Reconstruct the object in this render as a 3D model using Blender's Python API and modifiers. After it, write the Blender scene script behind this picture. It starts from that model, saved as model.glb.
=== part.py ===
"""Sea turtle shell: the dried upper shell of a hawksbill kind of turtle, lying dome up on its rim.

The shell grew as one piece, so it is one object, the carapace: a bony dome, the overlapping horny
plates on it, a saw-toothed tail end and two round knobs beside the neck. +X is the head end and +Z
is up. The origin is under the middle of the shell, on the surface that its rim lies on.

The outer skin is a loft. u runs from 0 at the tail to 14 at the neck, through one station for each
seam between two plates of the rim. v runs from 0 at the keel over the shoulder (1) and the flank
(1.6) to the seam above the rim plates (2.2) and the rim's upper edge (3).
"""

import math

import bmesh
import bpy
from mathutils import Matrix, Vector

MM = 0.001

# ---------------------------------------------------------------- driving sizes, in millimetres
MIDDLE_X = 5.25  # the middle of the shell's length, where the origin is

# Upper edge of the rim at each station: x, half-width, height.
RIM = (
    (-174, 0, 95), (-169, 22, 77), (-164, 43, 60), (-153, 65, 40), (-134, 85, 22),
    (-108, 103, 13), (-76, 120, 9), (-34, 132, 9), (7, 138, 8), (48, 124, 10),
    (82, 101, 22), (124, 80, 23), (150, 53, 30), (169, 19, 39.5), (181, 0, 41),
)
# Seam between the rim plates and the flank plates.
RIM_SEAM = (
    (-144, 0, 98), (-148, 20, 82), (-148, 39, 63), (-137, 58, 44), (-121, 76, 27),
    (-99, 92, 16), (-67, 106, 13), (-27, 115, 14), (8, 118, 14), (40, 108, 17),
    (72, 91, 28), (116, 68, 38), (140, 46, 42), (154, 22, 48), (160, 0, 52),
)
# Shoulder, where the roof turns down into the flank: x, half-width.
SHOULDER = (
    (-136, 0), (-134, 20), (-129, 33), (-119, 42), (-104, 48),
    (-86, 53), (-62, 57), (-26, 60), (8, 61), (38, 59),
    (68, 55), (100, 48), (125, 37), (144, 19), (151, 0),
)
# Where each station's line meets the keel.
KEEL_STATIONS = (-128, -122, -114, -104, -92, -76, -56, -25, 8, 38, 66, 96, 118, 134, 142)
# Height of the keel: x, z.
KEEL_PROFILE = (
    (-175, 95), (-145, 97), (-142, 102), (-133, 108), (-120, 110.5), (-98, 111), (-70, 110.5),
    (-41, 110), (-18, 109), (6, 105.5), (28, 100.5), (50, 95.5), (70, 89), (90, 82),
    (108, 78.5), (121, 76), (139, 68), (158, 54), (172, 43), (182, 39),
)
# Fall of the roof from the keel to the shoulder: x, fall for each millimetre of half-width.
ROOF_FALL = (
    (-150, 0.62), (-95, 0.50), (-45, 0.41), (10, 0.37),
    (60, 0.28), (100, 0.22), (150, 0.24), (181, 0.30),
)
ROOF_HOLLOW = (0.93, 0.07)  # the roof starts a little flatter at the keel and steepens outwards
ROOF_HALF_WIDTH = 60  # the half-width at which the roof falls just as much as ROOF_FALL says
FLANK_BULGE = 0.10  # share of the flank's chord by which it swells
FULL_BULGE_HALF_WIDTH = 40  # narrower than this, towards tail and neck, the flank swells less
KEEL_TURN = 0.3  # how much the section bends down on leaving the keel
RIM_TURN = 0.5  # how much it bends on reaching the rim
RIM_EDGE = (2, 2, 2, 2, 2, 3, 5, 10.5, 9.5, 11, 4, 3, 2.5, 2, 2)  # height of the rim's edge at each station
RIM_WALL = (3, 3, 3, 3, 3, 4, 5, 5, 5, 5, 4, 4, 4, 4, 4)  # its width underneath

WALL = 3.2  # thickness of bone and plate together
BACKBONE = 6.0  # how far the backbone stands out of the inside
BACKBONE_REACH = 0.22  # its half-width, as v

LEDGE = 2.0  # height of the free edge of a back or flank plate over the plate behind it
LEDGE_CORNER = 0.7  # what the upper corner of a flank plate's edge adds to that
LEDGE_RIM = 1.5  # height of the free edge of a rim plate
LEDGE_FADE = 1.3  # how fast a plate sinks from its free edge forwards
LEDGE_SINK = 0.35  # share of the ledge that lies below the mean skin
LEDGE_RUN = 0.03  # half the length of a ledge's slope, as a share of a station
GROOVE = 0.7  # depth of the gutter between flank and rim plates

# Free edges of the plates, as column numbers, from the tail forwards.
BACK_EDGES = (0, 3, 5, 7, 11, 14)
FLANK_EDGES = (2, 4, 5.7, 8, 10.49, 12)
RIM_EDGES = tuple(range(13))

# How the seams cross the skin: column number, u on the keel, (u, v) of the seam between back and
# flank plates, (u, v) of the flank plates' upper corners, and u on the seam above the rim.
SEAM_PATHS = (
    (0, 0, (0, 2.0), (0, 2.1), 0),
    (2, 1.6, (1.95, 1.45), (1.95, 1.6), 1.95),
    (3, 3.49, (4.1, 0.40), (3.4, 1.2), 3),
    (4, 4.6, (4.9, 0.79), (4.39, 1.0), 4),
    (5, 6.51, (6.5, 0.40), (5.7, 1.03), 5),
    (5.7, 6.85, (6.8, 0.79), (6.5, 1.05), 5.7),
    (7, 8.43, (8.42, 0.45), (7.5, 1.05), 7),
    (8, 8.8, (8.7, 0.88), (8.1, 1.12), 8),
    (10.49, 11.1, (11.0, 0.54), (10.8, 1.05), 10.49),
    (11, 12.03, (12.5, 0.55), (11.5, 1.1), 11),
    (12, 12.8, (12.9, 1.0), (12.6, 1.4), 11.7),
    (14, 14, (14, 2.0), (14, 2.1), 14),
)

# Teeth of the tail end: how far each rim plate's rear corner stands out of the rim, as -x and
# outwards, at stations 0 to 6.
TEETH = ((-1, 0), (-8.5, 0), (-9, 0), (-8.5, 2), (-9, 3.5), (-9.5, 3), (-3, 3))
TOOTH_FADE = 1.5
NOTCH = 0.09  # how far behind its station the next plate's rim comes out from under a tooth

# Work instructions
Reproduce the whole listing word for word.

# Solution
Reconstruct the object in this render as a 3D model using Blender's Python API and modifiers. After it, write the Blender scene script behind this picture. It starts from that model, saved as model.glb.
=== part.py ===
"""Sea turtle shell: the dried upper shell of a hawksbill kind of turtle, lying dome up on its rim.

The shell grew as one piece, so it is one object, the carapace: a bony dome, the overlapping horny
plates on it, a saw-toothed tail end and two round knobs beside the neck. +X is the head end and +Z
is up. The origin is under the middle of the shell, on the surface that its rim lies on.

The outer skin is a loft. u runs from 0 at the tail to 14 at the neck, through one station for each
seam between two plates of the rim. v runs from 0 at the keel over the shoulder (1) and the flank
(1.6) to the seam above the rim plates (2.2) and the rim's upper edge (3).
"""

import math

import bmesh
import bpy
from mathutils import Matrix, Vector

MM = 0.001

# ---------------------------------------------------------------- driving sizes, in millimetres
MIDDLE_X = 5.25  # the middle of the shell's length, where the origin is

# Upper edge of the rim at each station: x, half-width, height.
RIM = (
    (-174, 0, 95), (-169, 22, 77), (-164, 43, 60), (-153, 65, 40), (-134, 85, 22),
    (-108, 103, 13), (-76, 120, 9), (-34, 132, 9), (7, 138, 8), (48, 124, 10),
    (82, 101, 22), (124, 80, 23), (150, 53, 30), (169, 19, 39.5), (181, 0, 41),
)
# Seam between the rim plates and the flank plates.
RIM_SEAM = (
    (-144, 0, 98), (-148, 20, 82), (-148, 39, 63), (-137, 58, 44), (-121, 76, 27),
    (-99, 92, 16), (-67, 106, 13), (-27, 115, 14), (8, 118, 14), (40, 108, 17),
    (72, 91, 28), (116, 68, 38), (140, 46, 42), (154, 22, 48), (160, 0, 52),
)
# Shoulder, where the roof turns down into the flank: x, half-width.
SHOULDER = (
    (-136, 0), (-134, 20), (-129, 33), (-119, 42), (-104, 48),
    (-86, 53), (-62, 57), (-26, 60), (8, 61), (38, 59),
    (68, 55), (100, 48), (125, 37), (144, 19), (151, 0),
)
# Where each station's line meets the keel.
KEEL_STATIONS = (-128, -122, -114, -104, -92, -76, -56, -25, 8, 38, 66, 96, 118, 134, 142)
# Height of the keel: x, z.
KEEL_PROFILE = (
    (-175, 95), (-145, 97), (-142, 102), (-133, 108), (-120, 110.5), (-98, 111), (-70, 110.5),
    (-41, 110), (-18, 109), (6, 105.5), (28, 100.5), (50, 95.5), (70, 89), (90, 82),
    (108, 78.5), (121, 76), (139, 68), (158, 54), (172, 43), (182, 39),
)
# Fall of the roof from the keel to the shoulder: x, fall for each millimetre of half-width.
ROOF_FALL = (
    (-150, 0.62), (-95, 0.50), (-45, 0.41), (10, 0.37),
    (60, 0.28), (100, 0.22), (150, 0.24), (181, 0.30),
)
ROOF_HOLLOW = (0.93, 0.07)  # the roof starts a little flatter at the keel and steepens outwards
ROOF_HALF_WIDTH = 60  # the half-width at which the roof falls just as much as ROOF_FALL says
FLANK_BULGE = 0.10  # share of the flank's chord by which it swells
FULL_BULGE_HALF_WIDTH = 40  # narrower than this, towards tail and neck, the flank swells less
KEEL_TURN = 0.3  # how much the section bends down on leaving the keel
RIM_TURN = 0.5  # how much it bends on reaching the rim
RIM_EDGE = (2, 2, 2, 2, 2, 3, 5, 10.5, 9.5, 11, 4, 3, 2.5, 2, 2)  # height of the rim's edge at each station
RIM_WALL = (3, 3, 3, 3, 3, 4, 5, 5, 5, 5, 4, 4, 4, 4, 4)  # its width underneath

WALL = 3.2  # thickness of bone and plate together
BACKBONE = 6.0  # how far the backbone stands out of the inside
BACKBONE_REACH = 0.22  # its half-width, as v

LEDGE = 2.0  # height of the free edge of a back or flank plate over the plate behind it
LEDGE_CORNER = 0.7  # what the upper corner of a flank plate's edge adds to that
LEDGE_RIM = 1.5  # height of the free edge of a rim plate
LEDGE_FADE = 1.3  # how fast a plate sinks from its free edge forwards
LEDGE_SINK = 0.35  # share of the ledge that lies below the mean skin
LEDGE_RUN = 0.03  # half the length of a ledge's slope, as a share of a station
GROOVE = 0.7  # depth of the gutter between flank and rim plates

# Free edges of the plates, as column numbers, from the tail forwards.
BACK_EDGES = (0, 3, 5, 7, 11, 14)
FLANK_EDGES = (2, 4, 5.7, 8, 10.49, 12)
RIM_EDGES = tuple(range(13))

# How the seams cross the skin: column number, u on the keel, (u, v) of the seam between back and
# flank plates, (u, v) of the flank plates' upper corners, and u on the seam above the rim.
SEAM_PATHS = (
    (0, 0, (0, 2.0), (0, 2.1), 0),
    (2, 1.6, (1.95, 1.45), (1.95, 1.6), 1.95),
    (3, 3.49, (4.1, 0.40), (3.4, 1.2), 3),
    (4, 4.6, (4.9, 0.79), (4.39, 1.0), 4),
    (5, 6.51, (6.5, 0.40), (5.7, 1.03), 5),
    (5.7, 6.85, (6.8, 0.79), (6.5, 1.05), 5.7),
    (7, 8.43, (8.42, 0.45), (7.5, 1.05), 7),
    (8, 8.8, (8.7, 0.88), (8.1, 1.12), 8),
    (10.49, 11.1, (11.0, 0.54), (10.8, 1.05), 10.49),
    (11, 12.03, (12.5, 0.55), (11.5, 1.1), 11),
    (12, 12.8, (12.9, 1.0), (12.6, 1.4), 11.7),
    (14, 14, (14, 2.0), (14, 2.1), 14),
)

# Teeth of the tail end: how far each rim plate's rear corner stands out of the rim, as -x and
# outwards, at stations 0 to 6.
TEETH = ((-1, 0), (-8.5, 0), (-9, 0), (-8.5, 2), (-9, 3.5), (-9.5, 3), (-3, 3))
TOOTH_FADE = 1.5
NOTCH = 0.09  # how far behind its station the next plate's rim comes out from under a tooth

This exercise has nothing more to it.